Est-ce une bonne nouvelle que l’envolée soit prévue pour 2026 ? Oui parce que c’est une envolée, non parce que cela veut dire qu’il va falloir être patient… Mais comme bon nombre d’entre nous disait que l’on allait droit dans le décor, nous voilà bel et bien stoppé au pied du mur et cela est plutôt de bonne augure. Depuis que l’humain a joué avec le feu nucléaire et a la possibilité de s’autodétruire, voyons s’il est capable d’enfin écouter et de réparer le vivant comme l’a si bien titrer Maylis de Kerangal.

Dont j’ai beaucoup aimé le livre Un monde à portée de main. Une histoire de peinture et de regard. Pas beaucoup d’autres conseils de lectures ce mois-ci, n’ayant pu aller m’abreuver à temps le samedi 14 dans l’après-midi à la médiathèque de mon quartier qui a fermé ce jour-là… à midi. Alors j’ai fini de lire l’excellent Par les Routes de Sylvain Prudhomme, prix Femina 2019, puisé dans quelques ressources non encore lues de ma bibliothèque et plongé dans la correspondance d’Albert Camus et Maria Casarès publiée dans la collection Blanche de Gallimard en 2017. Gros pavé de 1300 pages qui retrace leurs échanges épistolaires entre 1944 et 1959. À lire par petites touches passionnées et passionnantes.

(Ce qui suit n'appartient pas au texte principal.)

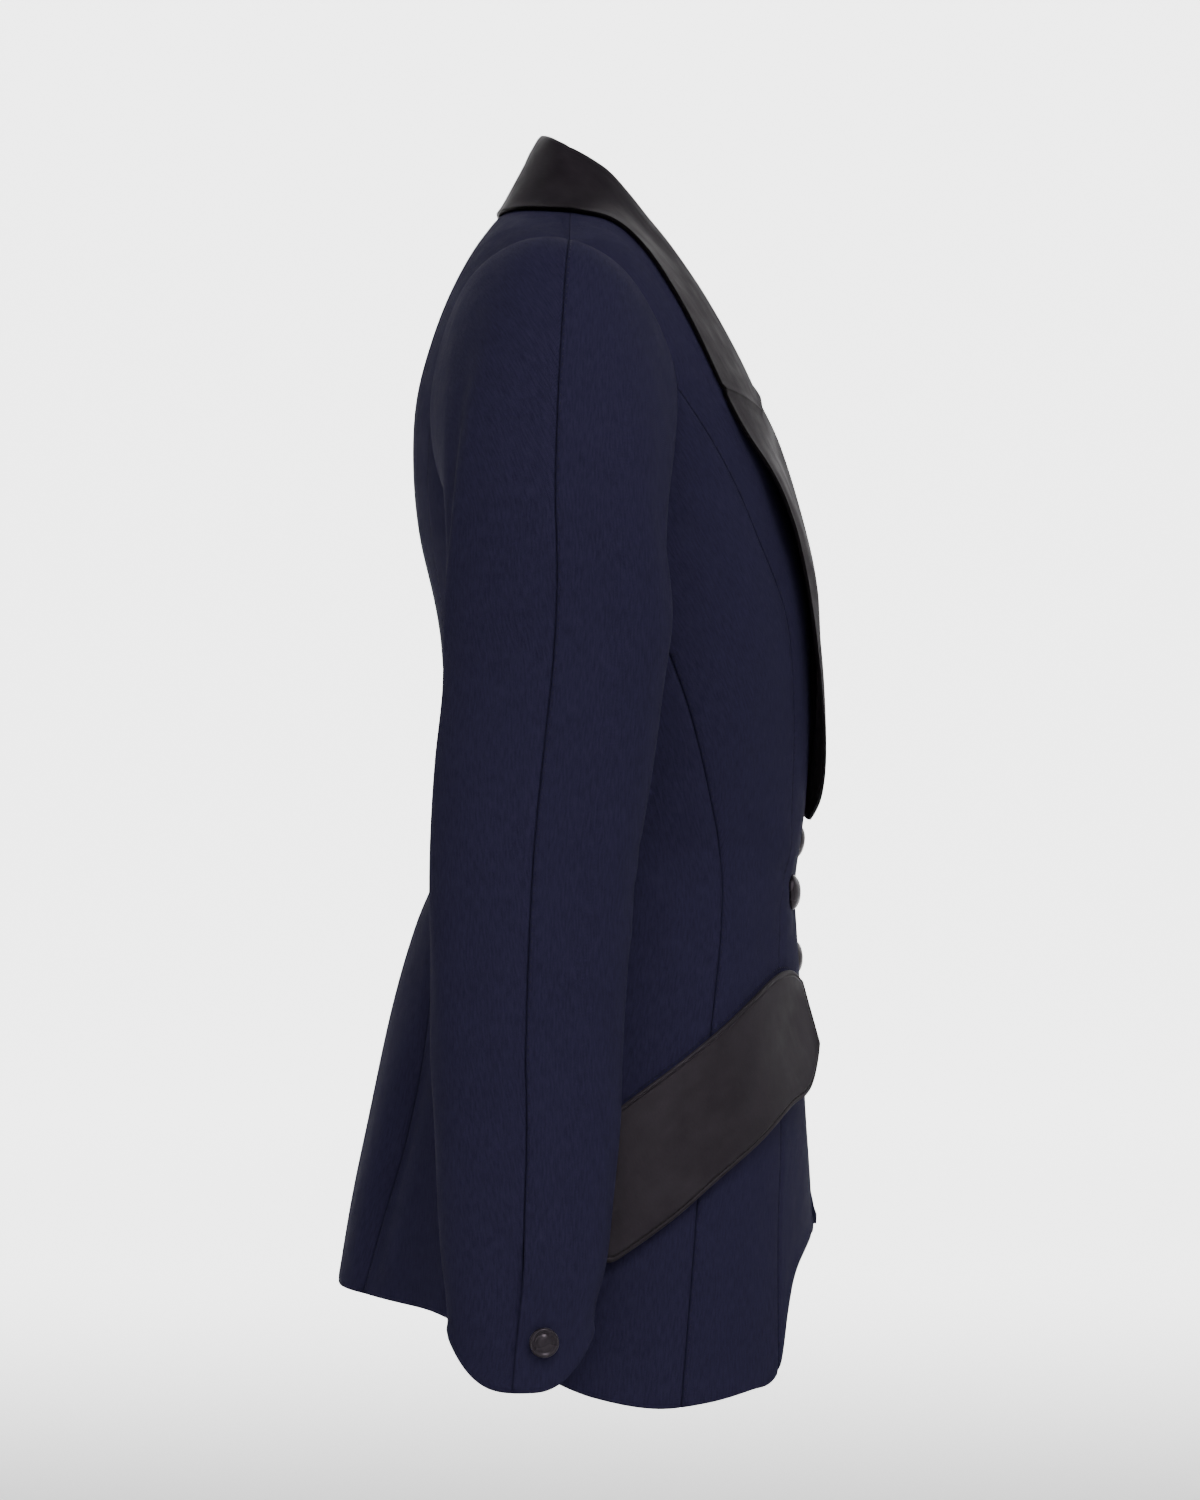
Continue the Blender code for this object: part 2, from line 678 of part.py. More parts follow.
def make_sides(princess, side, back):
    """The side-front and side-back panels under the arm."""
    panels = (
        ("side_front", princess, side, armhole_run(FRONT_NOTCH, SIDE_SEAM_NOTCH)),
        ("side_back", side, back, armhole_run(SIDE_SEAM_NOTCH, BACK_NOTCH)),
    )
    for name, left, right, top in panels:
        bottom = hem_run(left[0], right[0], len(top) - 1)
        places = between(bottom, top, left, right)
        for end, lift, mirrored in (("_right", right_lift, False), ("_left", left_lift, True)):
            points, normals = surface(places, lift)
            points = seam_inset(points, normals, ("first column", "last column", "last row"))
            wall(name + end, points, normals, WOOL, mirrored)


def make_back(back):
    """The back, in one panel from princess seam to princess seam."""
    outer_side = back + armhole_run(BACK_NOTCH, len(ARMHOLE))[1:]
    neck = [back_neck_place(i / BACK_NECK_COLUMNS) for i in range(BACK_NECK_COLUMNS + 1)]
    top = shoulder_run(front=False) + neck[1:]
    rows = len(outer_side) - 1
    centre_bottom = hem_place(lambda v: math.pi)
    centre = []
    for i in range(rows + 1):
        v = centre_bottom[1] + (neck[-1][1] - centre_bottom[1]) * i / rows
        centre.append((math.pi, v))
    bottom = hem_run(outer_side[0], centre[0], len(top) - 1)
    half = between(bottom, top, outer_side, centre)
    places = [line + [(2 * math.pi - angle, v) for angle, v in line[-2::-1]] for line in half]
    points, normals = surface(places)
    points = seam_inset(points, normals, ("first column", "last column", "last row"))
    wall("back", points, normals, WOOL)


def turned_line(base, edge, rise, stand=lambda f: 0.0, lift=lambda p: 0.0):
    """The middle of a turned-over wall: up from base, over a soft roll and down to edge."""
    def ground(place):
        p = body_point(*place)
        return p + body_normal(*place) * (lift(p) + LAY_GAP + CLOTH / 2)

    foot = ground(base)
    end = ground(edge)
    outward = Vector((end.x - foot.x, end.y - foot.y, 0.0)).normalized()
    line = [foot + rise * share for share in STAND_STEPS]
    line.append(foot + rise + outward * FOLD_OUT)
    for f in FALL_STEPS:
        spot = (base[0] + (edge[0] - base[0]) * f, base[1] + (edge[1] - base[1]) * f)
        out = outward * FOLD_OUT * 2 * (1 - f) ** 3 + body_normal(*spot) * stand(f)
        line.append(ground(spot) + rise * (1 - f) ** FALL_POWER + out)
    return line


def turned_rings(stations, first_around=None):
    """Closed rings of a wall of cloth about the middle lines of its stations."""
    rings = []
    for i, line in enumerate(stations):
        before = stations[max(i - 1, 0)]
        after = stations[min(i + 1, len(stations) - 1)]
        outer = []
        inner = []
        for j, p in enumerate(line):
            around = after[j] - before[j]
            if i == 0 and first_around:
                around = first_around
            across = line[min(j + 1, len(line) - 1)] - line[max(j - 1, 0)]
            side = around.cross(across).normalized() * (CLOTH / 2)
            outer.append(p + side)
            inner.append(p - side)
        rings.append(outer + inner[::-1])
    return rings


def drawn_back(ring, neighbour):
    """A ring moved towards its neighbour by half a seam's gap."""
    return [p + (q - p).normalized() * SEAM_GAP for p, q in zip(ring, neighbour)]


def collar_edge(along):
    """Place of the collar's outer edge."""
    return in_plan(column_value(COLLAR, "along", "edge_x", along),
                   column_value(COLLAR, "along", "edge_y", along))


def make_lapels():
    """Both lapels, rolled over at the roll line, with the outer edge standing off the chest."""
    gorge_z = body_point(*roll_place(1.0)).z
    edge_z = body_point(*collar_edge(1.0)).z
    for name, side, lift, power, mirrored in (
            ("lapel_right", "right", right_lift, LAPEL_STAND_POWER, False),
            ("lapel_left", "left", left_lift, LEFT_STAND_POWER, True)):
        stations = []
        for i in range(LAPEL_ROWS + 1):
            s = i / LAPEL_ROWS
            z = edge_z + (LAPEL[-1].z - edge_z) * s
            roll_z = gorge_z + (BREAK_Z - gorge_z) * s
            base = at_front(lower_roll_x(roll_z), roll_z)
            edge = at_front(column_value(LAPEL, "z", "edge_x", z), z)
            if i == 0:
                base = roll_place(1.0)
                edge = collar_edge(1.0)
            rise = body_normal(*base) * column_value(LAPEL, "z", "roll_" + side, z)
            stand = column_value(LAPEL, "z", "stand_" + side, z)
            stations.append(turned_line(base, edge, rise,
                                        lambda f, h=stand, w=power: h * f ** w, lift))
        rings = turned_rings(stations)
        rings[0] = drawn_back(rings[0], rings[1])
        closed_mesh(name, rings, SATIN, mirrored)


def make_collar():
    """The collar's stand and fall, round the back neck to both gorge seams."""
    stations = []
    for i in range(COLLAR_STATIONS + 1):
        along = -1.0 + 2.0 * i / COLLAR_STATIONS
        base = back_neck_place(-along) if along < 0 else roll_place(along)
        rise = Vector((column_value(COLLAR, "along", "rise_in", along),
                       column_value(COLLAR, "along", "rise_back", along),
                       column_value(COLLAR, "along", "rise_up", along)))
        stations.append(turned_line(base, collar_edge(along), rise))
    rings = turned_rings(stations, first_around=Vector((-1.0, 0.0, 0.0)))
    rings[-1] = drawn_back(rings[-1], rings[-2])
    mirror = [[Vector((-p.x, p.y, p.z)) for p in ring] for ring in rings[:0:-1]]
    closed_mesh("collar", mirror + rings, SATIN, mirrored=False)


def make_flaps():
    """The slanted hip flaps, sewn at the top edge and loose below."""
    points = []
    normals = []
    for i in range(FLAP_ROWS + 1):
        f = i / FLAP_ROWS
        point_line = []
        normal_line = []
        for j in range(FLAP_COLUMNS + 1):
            degrees = FLAP[0].angle + (FLAP[-1].angle - FLAP[0].angle) * j / FLAP_COLUMNS
            row = [column_value(FLAP, "angle", key, degrees)
                   for key in ("top", "bottom", "lift_top", "lift_bottom")]
            z = row[0] + (row[1] - row[0]) * f
            angle = math.radians(degrees)
            v = height_index(lambda w, a=angle: a, z)
            p = body_point(angle, v)
            n = body_normal(angle, v)
            stand = row[2] + (row[3] - row[2]) * f
            point_line.append(p + n * (right_lift(p) + LAY_GAP + CLOTH + stand))
            normal_line.append(n)
        points.append(point_line)
        normals.append(normal_line)
    wall("flap_right", points, normals, SATIN)
    wall("flap_left", points, normals, SATIN, mirrored=True)


def armhole_ring():
    """The sleeve's head: the armhole's own points, just outside it."""
    places = armhole_run(0, len(ARMHOLE))[:-1]
    ring = []
    for k, place in enumerate(places):
        under = (1 - math.cos(2 * math.pi * k / len(places))) / 2
        out = body_normal(*place) * (UNDER_ARM_GAP * under)
        ring.append(body_point(*place) + out + Vector((-ARMHOLE_GAP, 0.0, 0.0)))
    return ring


def sleeve_ring(z, count):
    """One ring of the hanging sleeve, from the centre seam round the front and under."""
    turns = [2 * math.pi * k / count for k in range(count)]
    row = {key: column_value(SLEEVE, "z", key, z) for key in ("x", "y", "half_x", "half_y", "tilt")}
    ring = []
    for turn in turns:
        rise = CUFF_RISE * abs(math.sin(turn)) ** 3 * smooth_step(CUFF_START, SLEEVE[-1].z, z)
        ring.append(Vector((-row["x"] - row["half_x"] * math.cos(turn),
                            row["y"] - row["half_y"] * math.sin(turn),
                            z + row["tilt"] * math.cos(turn) + rise)))
    return ring


def cap_ring(head, arm, share):
    """A ring of the sleeve's cap: a soft bend from the armhole over to the arm."""
    count = len(head)
    ring = []
    for k in range(count):
        turn = 2 * math.pi * k / count
        under = ((1 - math.cos(turn)) / 2) ** 1.5
        away = Vector((-1.0, 0.0, CAP_ROPE + (CAP_UNDER - CAP_ROPE) * under)).normalized()
        pull = (arm[k] - head[k]).length * CAP_PULL
        a = head[k]
        b = head[k] + away * pull
        c = arm[k] + Vector((0.0, 0.0, pull))
        d = arm[k]
        t = share
        ring.append(a * (1 - t) ** 3 + b * 3 * t * (1 - t) ** 2
                    + c * 3 * t * t * (1 - t) + d * t ** 3)
    return ring


def sleeve_grid():
    """All rings of a right sleeve, with the cloth's outward direction at each point."""
    head = armhole_ring()
    count = len(head)
    arm = sleeve_ring(SLEEVE[0].z, count)
    rings = [cap_ring(head, arm, i / CAP_STEPS) for i in range(CAP_STEPS)]
    for i in range(SLEEVE_STEPS + 1):
        z = SLEEVE[0].z + (SLEEVE[-1].z - SLEEVE[0].z) * i / SLEEVE_STEPS
        rings.append(sleeve_ring(z, count))
    normals = []
    for i, ring in enumerate(rings):
        low = rings[max(i - 1, 0)]
        high = rings[min(i + 1, len(rings) - 1)]
        line = []
        for k in range(count):
            down = high[k] - low[k]
            around = ring[(k + 1) % count] - ring[(k - 1) % count]
            line.append(down.cross(around).normalized())
        normals.append(line)
    return rings, normals


def make_sleeves():
    """The front and back half of each sleeve, with a lapped vent at the cuff."""
    rings, normals = sleeve_grid()
    count = len(rings[0])
    under = UNDER_ARM * ARMHOLE_STEPS
    halves = (("sleeve_front", list(range(under + 1))),
              ("sleeve_back", list(range(under, count)) + [0]))
    for name, columns in halves:
        points = [[ring[k].copy() for k in columns] for ring in rings]
        outward = [[line[k] for k in columns] for line in normals]
        points = seam_inset(points, outward, ("first column", "last column"))
        if name == "sleeve_front":
            for line, out in zip(points, outward):
                depth = -line[0].z
                rise = LAP_LIFT * smooth_step(-VENT_TOP - VENT_RAMP, -VENT_TOP, depth)
                start = -VENT_TOP + VENT_LAP_DELAY * VENT_RAMP
                lap = VENT_LAP * smooth_step(start, -VENT_TOP + VENT_RAMP, depth)
                past = (line[0] - line[1]).normalized()
                for k, share in enumerate(VENT_LIFT):
                    line[k] += out[k] * (rise * share)
                line[0] += past * lap
        wall(name + "_right", points, outward, WOOL)
        wall(name + "_left", points, outward, WOOL, mirrored=True)


def make_button(name, profile, seat, direction):
    """A turned button that faces along direction, with its base on the seat."""
    mesh = bpy.data.meshes.new(name)
    vertices = [(r, 0.0, h) for r, h in profile]
    edges = [(i, i + 1) for i in range(len(vertices) - 1)]
    mesh.from_pydata(vertices, edges, [])
    button = new_object(name, mesh, SATIN)
    turn = button.modifiers.new("turn", "SCREW")
    turn.steps = BUTTON_STEPS
    turn.render_steps = BUTTON_STEPS
    turn.use_merge_vertices = True
    turn.merge_threshold = 0.00001
    turn.use_smooth_shade = True
    button.matrix_world = (Matrix.Translation(seat)
                           @ direction.to_track_quat("Z", "Y").to_matrix().to_4x4())
    return button


def make_front_buttons():
    """The front buttons, zigzag on the right front."""
    def front_point(x, z):
        place = at_front(-x, z)
        p = body_point(*place)
        return p + body_normal(*place) * right_lift(p)

    reach = FRONT_BUTTON[4][0]
    for button in FRONT_BUTTONS:
        x = button.x
        z = button.z
        across = front_point(x + reach, z) - front_point(x - reach, z)
        up = front_point(x, z + reach) - front_point(x, z - reach)
        n = across.cross(up).normalized()
        middle = front_point(x, z)
        corners = [front_point(x + a * reach, z + b * reach) for a in (-0.7, 0.7)
                   for b in (-0.7, 0.7)]
        proud = max(0.0, max((corner - middle).dot(n) for corner in corners))
        make_button(button.name, FRONT_BUTTON, middle + n * (proud + BUTTON_SEAT), n)


def make_cuff_buttons():
    """One button on the lapped front edge of each cuff's vent."""
    row = {key: column_value(SLEEVE, "z", key, CUFF_BUTTON_Z)
           for key in ("x", "y", "half_x", "half_y")}
    turn = math.radians(CUFF_BUTTON_TURN)
    n = Vector((-math.cos(turn) / row["half_x"], -math.sin(turn) / row["half_y"], 0.0)).normalized()
    p = Vector((-row["x"] - row["half_x"] * math.cos(turn),
                row["y"] - row["half_y"] * math.sin(turn), CUFF_BUTTON_Z))
    seat = p + n * (LAP_LIFT + BUTTON_SEAT)
    make_button("button_cuff_right", CUFF_BUTTON, seat, n)
    make_button("button_cuff_left", CUFF_BUTTON, Vector((-seat.x, seat.y, seat.z)),
                Vector((-n.x, n.y, n.z)))


def main():
    """Clear the scene and build the blazer."""
    for thing in list(bpy.data.objects):
        bpy.data.objects.remove(thing)
    blazer = bpy.data.collections.new("tuxedo blazer")
    bpy.context.scene.collection.children.link(blazer)
    princess, side, back = seam_places()
    make_fronts(princess)
    make_sides(princess, side, back)
    make_back(back)
    make_lapels()
    make_collar()
    make_flaps()
    make_sleeves()
    make_front_buttons()
    make_cuff_buttons()


main()
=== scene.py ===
"""Looks of the tuxedo blazer: every piece as a thin shell of cloth on its solid's form.

Metres, +Z up, in the part's own frame. The front faces -Y and the wearer's right side is at -X.
The body is one smooth surface worked out from a table of sections. Each panel is the stretch of
it between its own seams, read at a fine step, with its creases as soft troughs and ridges.
"""

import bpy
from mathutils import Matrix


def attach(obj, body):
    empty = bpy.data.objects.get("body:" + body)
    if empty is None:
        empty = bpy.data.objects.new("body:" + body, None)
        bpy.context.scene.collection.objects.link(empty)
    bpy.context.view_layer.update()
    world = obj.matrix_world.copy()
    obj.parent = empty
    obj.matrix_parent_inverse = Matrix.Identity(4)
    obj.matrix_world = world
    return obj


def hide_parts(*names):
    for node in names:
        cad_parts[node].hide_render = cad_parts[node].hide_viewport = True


bl_info = {
    "name": "Tuxedo Blazer",
    "version": (1, 0, 0),
    "blender": (4, 5, 0),
    "location": "View3D > Sidebar > Blazer",
    "description": "Builds the cloth, satin, buttons and stitching of a long tuxedo blazer",
    "category": "Add Mesh",
}

import math
from collections import namedtuple

import bpy
import numpy as np
from bpy.props import FloatProperty, FloatVectorProperty, PointerProperty
from mathutils import Matrix, Vector

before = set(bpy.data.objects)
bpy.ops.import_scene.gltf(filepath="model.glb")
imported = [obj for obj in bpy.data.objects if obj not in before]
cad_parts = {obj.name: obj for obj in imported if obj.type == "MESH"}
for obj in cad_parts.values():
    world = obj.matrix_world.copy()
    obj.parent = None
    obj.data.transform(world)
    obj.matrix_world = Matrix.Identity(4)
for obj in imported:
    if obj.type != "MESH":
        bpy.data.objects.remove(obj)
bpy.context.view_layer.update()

# Cloth
CLOTH = 0.002            # wall of each piece
SEAM_GAP = 0.00006       # between pieces at a seam, pulled shut by the sewing
SEAM_INSET = SEAM_GAP / 2 * 1.1  # of each piece; a little over half, for where a seam bends
LAY_GAP = 0.0011         # between a panel and what lies on it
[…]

Ce livre m’avait été offert par mon amie Suzanne qui s’en est allée au matin du 5 avril après deux mois de soins palliatifs. J’avais pu la visiter et la serrer dans mes bras dans sa clinique le vendredi 13 mars. Nos derniers échanges furent téléphoniques avec une visite de mon atelier par Whatsapp grâce une gentille infirmière qui rendit cela possible. Ce n’est pas son départ qui est triste. Elle était totalement lucide, apaisée et désormais libérée de ses insuffisances respiratoires que le covid a accentué dans les derniers jours. Ce qui m’est douloureux, c’est de ne pas avoir pu lui tenir la main, lui baiser le front après le dernier souffle, partager avec ses amis les nécessaires rituels funéraires qui ouvrent le deuil et servent un verre à boire pour dire que la vie continue. Alors je poste chaque jour jusqu’à sa crémation sur un petit groupe Whatsapp une photo d’elle et de son mari Maurice, tendres et chers amis à qui j’avais dédié la Roue du Temps.

Un allemand a promené 99 téléphones connectés à Google Maps. Google a indiqué qu’il y avait là un embouteillage.

Je me suis mis en mode « ermite créatif » et occupe mes journées à peindre, à dessiner, et à graver de nouvelles plaques après avoir pris le temps d’apprivoiser ma presse, tel un Sisyphe obstiné à vouloir encore œuvrer à la tentative de la beauté du monde. En cuisinant, en écoutant la radio, quelques concerts et films sur arte.tv, en relisant quelques albums d’Astérix au son de Manu Dibango et en faisant suivre avec modération les nombreuses blagues reçues sur mon téléphone. Quelques skypes transatlantiques ou vietnamiens, quelques flèches tirées à la makiwara (c’est une botte de paille qui permet l’entraînement au Kyudo), quelques brèves sorties dans la partie close du square qui jouxte mon atelier… L’État est en urgence et curieusement, il n’y en a plus dans le fil du quotidien. Le temps est suspendu comme dans les jardins intérieurs d’une Babylone post moderne. Je me souviens d’une retraite de méditation Vipassana faite en 1993 et me reconnecte à la mémoire de ce temps.

Courage est un mot qui vient de cœur.

Courage est un mot qui vient du cœur.

Il reste à attraper le fil de l’horizon pour en découdre l’adversité. Avec vous. Avec Liberté, Égalité, Fraternité.